§ REQUIRED WORK: Here are some records. Copy each one exactly.

--- BEGIN ---

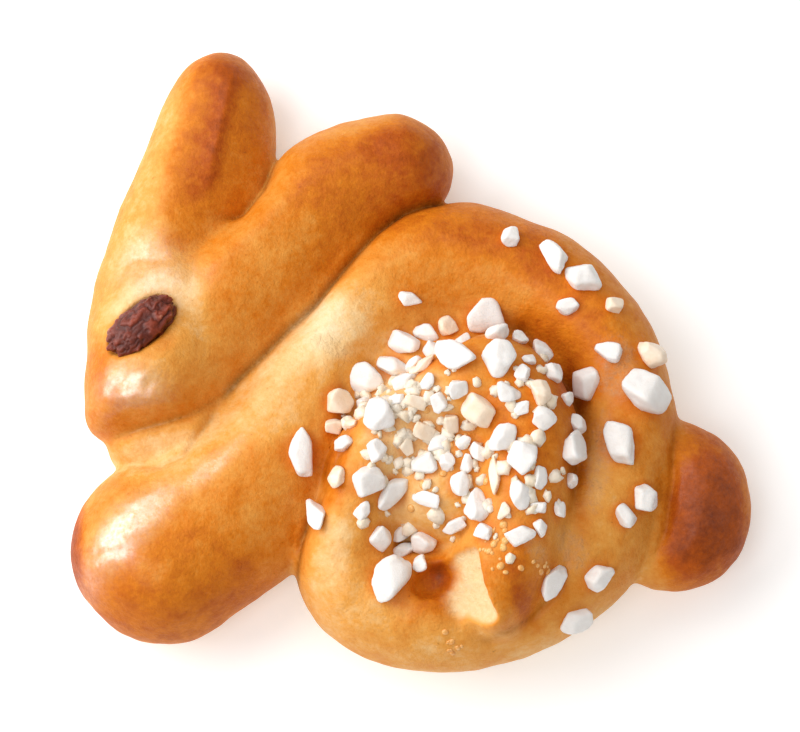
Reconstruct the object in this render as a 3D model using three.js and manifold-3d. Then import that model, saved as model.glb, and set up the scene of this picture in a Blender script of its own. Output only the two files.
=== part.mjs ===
// A brioche bun in the shape of a bunny lying on its side, with a raisin for an eye and pearl sugar baked
// onto its coiled body. Millimetres, +Z up. The tray that the bun was baked on is z = 0, the nose points to
// -X, the tail to +X and the ears to +Y. The origin is under the middle of the bun's box, on its flat base.
//
// The bread is dough rolled into strands that grew together in the oven, so it is one solid:
//   body   one long strand: forepaw, chest, back, rump and belly
//   coil   its inner turn, which climbs over the middle and ends in a cut tip that lies over the belly
//   bed    the dough that closes the coil below its inner turn
//   heart  the dough that closes the eye of the coil
//   head   a broad lump between the roots of two ears, which are the halves of a slit strand
//   neck   the dough that closes the crease between the head and the body
//   chin   a small fold of dough under the jaw
//   tail   a ball tucked under the rump
// The sugar is fused to the bread, and the raisin is a solid of its own, sunk in a socket.

import * as THREE from "three";
import { mergeVertices } from "three/addons/utils/BufferGeometryUtils.js";
import Module from "manifold-3d";

const wasm = await Module();
wasm.setup();

// The middle of the finished bun in the coordinates that the routes and places below are given in.
const MIDDLE = [0.4, 2.5];

// Strands of dough. A route is a walk over the tray: a start, a heading in degrees from +X, and legs of
// [length, turn in degrees], each straight or an arc. Widths to the left and right of the route, middles and
// half heights are stops of [distance along the route, mm]. A right width is given where it isn't the left
// one. The caps are the lengths of the rounded ends, inside the route.
const BODY = {
  start: [-51.7, -39.6],
  heading: 38,
  legs: [
    [29, 0], // forepaw
    [14, 26],
    [15, 0], // chest
    [75, -169], // back and rump
    [48, -84], // belly
    [11.5, -73.4],
  ],
  left: [
    [0, 15.2], [15, 15.2], [24, 12.8], [40, 11.2], [50, 9.4], [61, 6.1], [67, 6.3], [79, 10.6], [86, 11.4],
    [96, 9.6], [120, 8.4], [138, 10], [150, 11.7], [172, 10.9], [190, 8.8],
  ],
  right: [
    [0, 15.2], [16, 15.2], [28, 15.6], [40, 12.4], [53, 10.2], [78, 11.6], [96, 10], [120, 8.8],
    [150, 11.5], [172, 10.4], [190, 9.2],
  ],
  middle: [[0, 8.5]],
  halfHeight: [[0, 13.5], [48, 12]],
  startCap: 15,
  endCap: 6,
};
const COIL = {
  start: [-2.9, -39.1],
  heading: 171,
  legs: [
    [13, -83],
    [8, -14],
    [16, -38],
    [11, -36],
    [6, -48],
    [9, -44],
    [14, -14], // tip
    [15, -32],
  ],
  left: [[0, 9.9], [9, 8.8], [20, 5], [27, 5.6], [38, 4.8], [45, 6.6], [50, 9.4], [57, 9.2], [67, 7.4]],
  right: [[0, 9.8], [9, 9.2], [22, 8.8], [44, 9.6], [64, 8.8]],
  middle: [[1, 8.5], [27, 14], [50, 18], [69, 18], [92, 16.5]],
  halfHeight: [[0, 12], [59, 11.5], [92, 9.5]],
  startCap: 6,
  endCap: 3,
};
const BED = {
  start: [-20, -12],
  heading: 0,
  legs: [[53, 0]],
  left: [[0, 29]],
  middle: [[0, 6]],
  halfHeight: [[0, 12]],
  startCap: 24,
  endCap: 24,
};
const HEART = {
  start: [2.5, -31],
  heading: 70,
  legs: [[23, 0]],
  left: [[0, 11]],
  middle: [[0, 13]],
  halfHeight: [[0, 12]],
  startCap: 8,
  endCap: 8,
};
const HEAD = {
  start: [-44.6, -12.7],
  heading: 101,
  legs: [[12, -31], [27, 0]],
  left: [[0, 10], [5, 8.6], [9, 9.8], [20, 12.6], [28, 13], [39, 10]],
  right: [[0, 12.4], [4, 13.8], [14, 16], [24, 15], [39, 10]],
  middle: [[0, 9]],
  halfHeight: [[0, 12.5], [12, 15], [39, 10]],
  startCap: 5,
  endCap: 14,
};
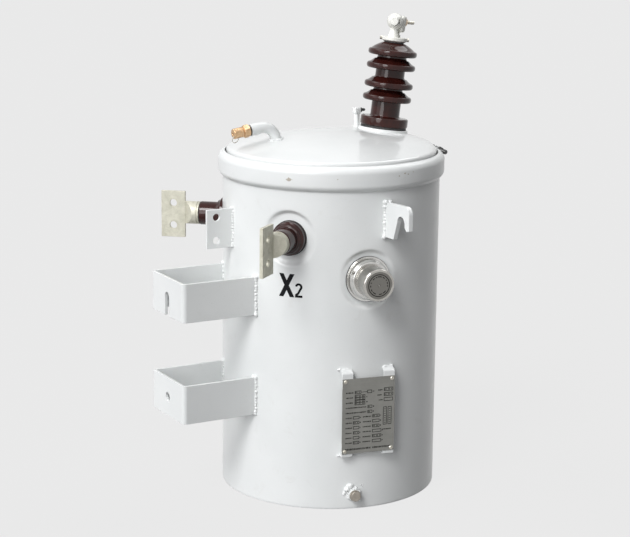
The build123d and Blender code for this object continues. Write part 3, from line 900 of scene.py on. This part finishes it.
# plates and castings with broken edges
edgeSettings = {
    "upper_hanger": ("upperHanger", 0.9, enamel, "paint"),
    "lower_hanger": ("lowerHanger", 0.9, enamel, "paint"),
    "front_lifting_lug": ("frontLug", 0.9, undersideShadeEnamel, "paint"),
    "rear_lifting_lug": ("rearLug", 0.9, undersideShadeEnamel, "paint"),
    "earth_pad": ("earthPad", 0.6, enamel, "paint"),
    "upper_plate_tabs": ("upperTabs", 0.6, enamel, "paint"),
    "lower_plate_tabs": ("lowerTabs", 0.6, enamel, "paint"),
    "ring_ears": ("ringEars", 0.7, bandEnamel, "paint"),
    "nameplate": ("platePanel", 0.35, etched, "plate_metal"),
    "x1_spade": ("x1Spade", 0.5, tinned, "tinned_metal"),
    "x2_spade": ("x2Spade", 0.5, tinned, "tinned_metal"),
    "x1_ferrule": ("x1Ferrule", 0.45, tinned, "tinned_metal"),
    "x2_ferrule": ("x2Ferrule", 0.45, tinned, "tinned_metal"),
    "high_bushing_cap": ("highCap", 0.5, paleTin, "tinned_metal"),
    "earth_bolt": ("earthBoltHead", 0.5, agedBronze, "zinc_steel"),
}


def breakEdges(node, name, width, material):
    source = nodes[node]
    piece = bpy.data.objects.new(name, source.data.copy())
    bpy.context.scene.collection.objects.link(piece)
    editMesh(piece)
    bpy.ops.mesh.remove_doubles(threshold=0.00001)
    bpy.ops.mesh.dissolve_limited(angle_limit=math.radians(0.6))
    leaveEdit()
    addModifier(piece, "BEVEL", width=width * mm, segments=2, limit_method="ANGLE",
                angle_limit=math.radians(38), use_clamp_overlap=False)
    smooth(piece, 32)
    addModifier(piece, "WEIGHTED_NORMAL", mode="FACE_AREA", weight=50, keep_sharp=True)
    return finishPiece(piece, name, material, (node,))


for node, (name, width, material, slot) in edgeSettings.items():
    breakEdges(node, name, width, material)
print("edges broken")


# weld runs, built from overlapping beads
weldSettings = {
    "bead": 3.7,
    "pitch": 5.6,
    "corner": 1.2,
    "voxel": 0.85,
    "seed": 11,
    # middle height of each hanger, then a weld's ends below and above it
    "hangers": (207.0, 402.0),
    "hangerEnds": (-36.0, 36.5),
    # drops that ran off the earth boss: aside, up from the rim and size
    "drips": ((-10.5, 44.5, 6.4), (-14.0, 39.5, 5.4), (-6.0, 45.0, 5.0), (-17.5, 33.0, 3.6),
              (14.0, 46.5, 1.6), (19.5, 48.5, 1.2), (26.0, 51.0, 1.1), (17.0, 43.5, 1.5),
              (-20.0, 29.0, 2.2), (23.0, 47.0, 0.9), (31.5, 53.5, 0.8)),
}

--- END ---

§ ANSWER TO THE PROBLEM:
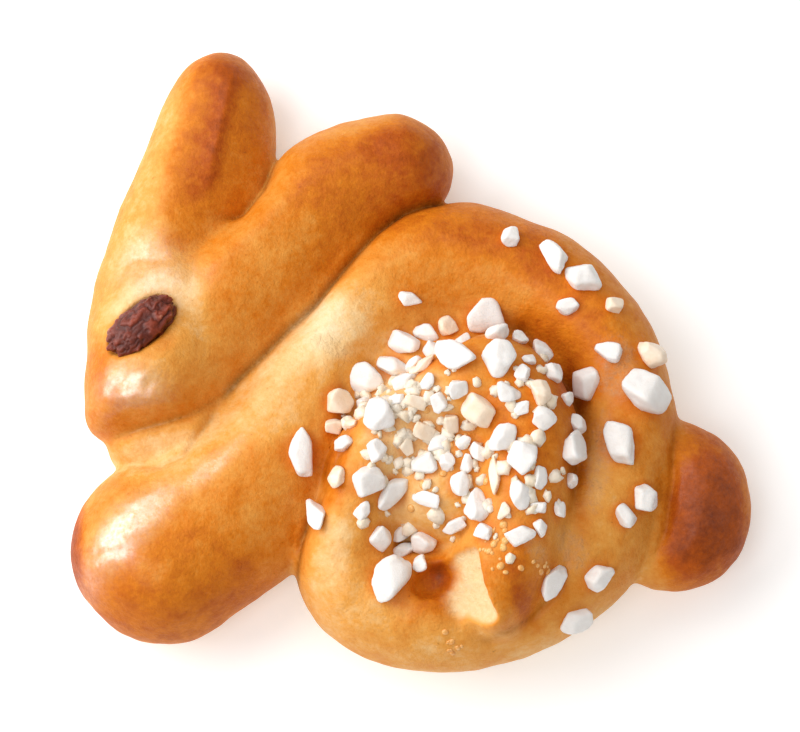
Reconstruct the object in this render as a 3D model using three.js and manifold-3d. Then import that model, saved as model.glb, and set up the scene of this picture in a Blender script of its own. Output only the two files.
=== part.mjs ===
// A brioche bun in the shape of a bunny lying on its side, with a raisin for an eye and pearl sugar baked
// onto its coiled body. Millimetres, +Z up. The tray that the bun was baked on is z = 0, the nose points to
// -X, the tail to +X and the ears to +Y. The origin is under the middle of the bun's box, on its flat base.
//
// The bread is dough rolled into strands that grew together in the oven, so it is one solid:
//   body   one long strand: forepaw, chest, back, rump and belly
//   coil   its inner turn, which climbs over the middle and ends in a cut tip that lies over the belly
//   bed    the dough that closes the coil below its inner turn
//   heart  the dough that closes the eye of the coil
//   head   a broad lump between the roots of two ears, which are the halves of a slit strand
//   neck   the dough that closes the crease between the head and the body
//   chin   a small fold of dough under the jaw
//   tail   a ball tucked under the rump
// The sugar is fused to the bread, and the raisin is a solid of its own, sunk in a socket.

import * as THREE from "three";
import { mergeVertices } from "three/addons/utils/BufferGeometryUtils.js";
import Module from "manifold-3d";

const wasm = await Module();
wasm.setup();

// The middle of the finished bun in the coordinates that the routes and places below are given in.
const MIDDLE = [0.4, 2.5];

// Strands of dough. A route is a walk over the tray: a start, a heading in degrees from +X, and legs of
// [length, turn in degrees], each straight or an arc. Widths to the left and right of the route, middles and
// half heights are stops of [distance along the route, mm]. A right width is given where it isn't the left
// one. The caps are the lengths of the rounded ends, inside the route.
const BODY = {
  start: [-51.7, -39.6],
  heading: 38,
  legs: [
    [29, 0], // forepaw
    [14, 26],
    [15, 0], // chest
    [75, -169], // back and rump
    [48, -84], // belly
    [11.5, -73.4],
  ],
  left: [
    [0, 15.2], [15, 15.2], [24, 12.8], [40, 11.2], [50, 9.4], [61, 6.1], [67, 6.3], [79, 10.6], [86, 11.4],
    [96, 9.6], [120, 8.4], [138, 10], [150, 11.7], [172, 10.9], [190, 8.8],
  ],
  right: [
    [0, 15.2], [16, 15.2], [28, 15.6], [40, 12.4], [53, 10.2], [78, 11.6], [96, 10], [120, 8.8],
    [150, 11.5], [172, 10.4], [190, 9.2],
  ],
  middle: [[0, 8.5]],
  halfHeight: [[0, 13.5], [48, 12]],
  startCap: 15,
  endCap: 6,
};
const COIL = {
  start: [-2.9, -39.1],
  heading: 171,
  legs: [
    [13, -83],
    [8, -14],
    [16, -38],
    [11, -36],
    [6, -48],
    [9, -44],
    [14, -14], // tip
    [15, -32],
  ],
  left: [[0, 9.9], [9, 8.8], [20, 5], [27, 5.6], [38, 4.8], [45, 6.6], [50, 9.4], [57, 9.2], [67, 7.4]],
  right: [[0, 9.8], [9, 9.2], [22, 8.8], [44, 9.6], [64, 8.8]],
  middle: [[1, 8.5], [27, 14], [50, 18], [69, 18], [92, 16.5]],
  halfHeight: [[0, 12], [59, 11.5], [92, 9.5]],
  startCap: 6,
  endCap: 3,
};
const BED = {
  start: [-20, -12],
  heading: 0,
  legs: [[53, 0]],
  left: [[0, 29]],
  middle: [[0, 6]],
  halfHeight: [[0, 12]],
  startCap: 24,
  endCap: 24,
};
const HEART = {
  start: [2.5, -31],
  heading: 70,
  legs: [[23, 0]],
  left: [[0, 11]],
  middle: [[0, 13]],
  halfHeight: [[0, 12]],
  startCap: 8,
  endCap: 8,
};
const HEAD = {
  start: [-44.6, -12.7],
  heading: 101,
  legs: [[12, -31], [27, 0]],
  left: [[0, 10], [5, 8.6], [9, 9.8], [20, 12.6], [28, 13], [39, 10]],
  right: [[0, 12.4], [4, 13.8], [14, 16], [24, 15], [39, 10]],
  middle: [[0, 9]],
  halfHeight: [[0, 12.5], [12, 15], [39, 10]],
  startCap: 5,
  endCap: 14,
};
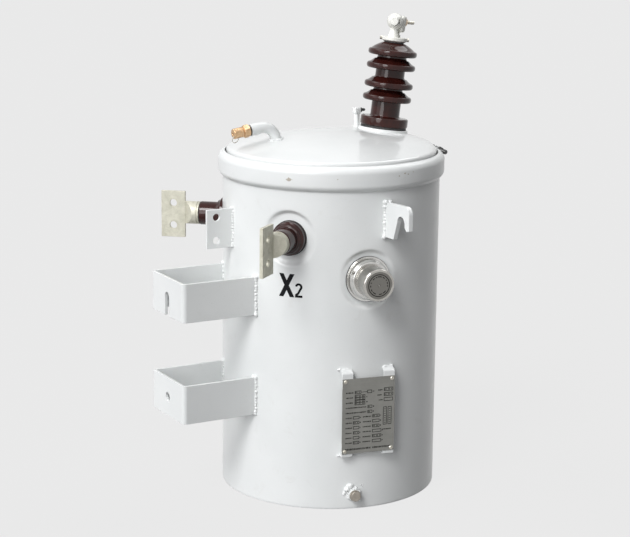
The build123d and Blender code for this object continues. Write part 3, from line 900 of scene.py on. This part finishes it.
# plates and castings with broken edges
edgeSettings = {
    "upper_hanger": ("upperHanger", 0.9, enamel, "paint"),
    "lower_hanger": ("lowerHanger", 0.9, enamel, "paint"),
    "front_lifting_lug": ("frontLug", 0.9, undersideShadeEnamel, "paint"),
    "rear_lifting_lug": ("rearLug", 0.9, undersideShadeEnamel, "paint"),
    "earth_pad": ("earthPad", 0.6, enamel, "paint"),
    "upper_plate_tabs": ("upperTabs", 0.6, enamel, "paint"),
    "lower_plate_tabs": ("lowerTabs", 0.6, enamel, "paint"),
    "ring_ears": ("ringEars", 0.7, bandEnamel, "paint"),
    "nameplate": ("platePanel", 0.35, etched, "plate_metal"),
    "x1_spade": ("x1Spade", 0.5, tinned, "tinned_metal"),
    "x2_spade": ("x2Spade", 0.5, tinned, "tinned_metal"),
    "x1_ferrule": ("x1Ferrule", 0.45, tinned, "tinned_metal"),
    "x2_ferrule": ("x2Ferrule", 0.45, tinned, "tinned_metal"),
    "high_bushing_cap": ("highCap", 0.5, paleTin, "tinned_metal"),
    "earth_bolt": ("earthBoltHead", 0.5, agedBronze, "zinc_steel"),
}


def breakEdges(node, name, width, material):
    source = nodes[node]
    piece = bpy.data.objects.new(name, source.data.copy())
    bpy.context.scene.collection.objects.link(piece)
    editMesh(piece)
    bpy.ops.mesh.remove_doubles(threshold=0.00001)
    bpy.ops.mesh.dissolve_limited(angle_limit=math.radians(0.6))
    leaveEdit()
    addModifier(piece, "BEVEL", width=width * mm, segments=2, limit_method="ANGLE",
                angle_limit=math.radians(38), use_clamp_overlap=False)
    smooth(piece, 32)
    addModifier(piece, "WEIGHTED_NORMAL", mode="FACE_AREA", weight=50, keep_sharp=True)
    return finishPiece(piece, name, material, (node,))


for node, (name, width, material, slot) in edgeSettings.items():
    breakEdges(node, name, width, material)
print("edges broken")


# weld runs, built from overlapping beads
weldSettings = {
    "bead": 3.7,
    "pitch": 5.6,
    "corner": 1.2,
    "voxel": 0.85,
    "seed": 11,
    # middle height of each hanger, then a weld's ends below and above it
    "hangers": (207.0, 402.0),
    "hangerEnds": (-36.0, 36.5),
    # drops that ran off the earth boss: aside, up from the rim and size
    "drips": ((-10.5, 44.5, 6.4), (-14.0, 39.5, 5.4), (-6.0, 45.0, 5.0), (-17.5, 33.0, 3.6),
              (14.0, 46.5, 1.6), (19.5, 48.5, 1.2), (26.0, 51.0, 1.1), (17.0, 43.5, 1.5),
              (-20.0, 29.0, 2.2), (23.0, 47.0, 0.9), (31.5, 53.5, 0.8)),
}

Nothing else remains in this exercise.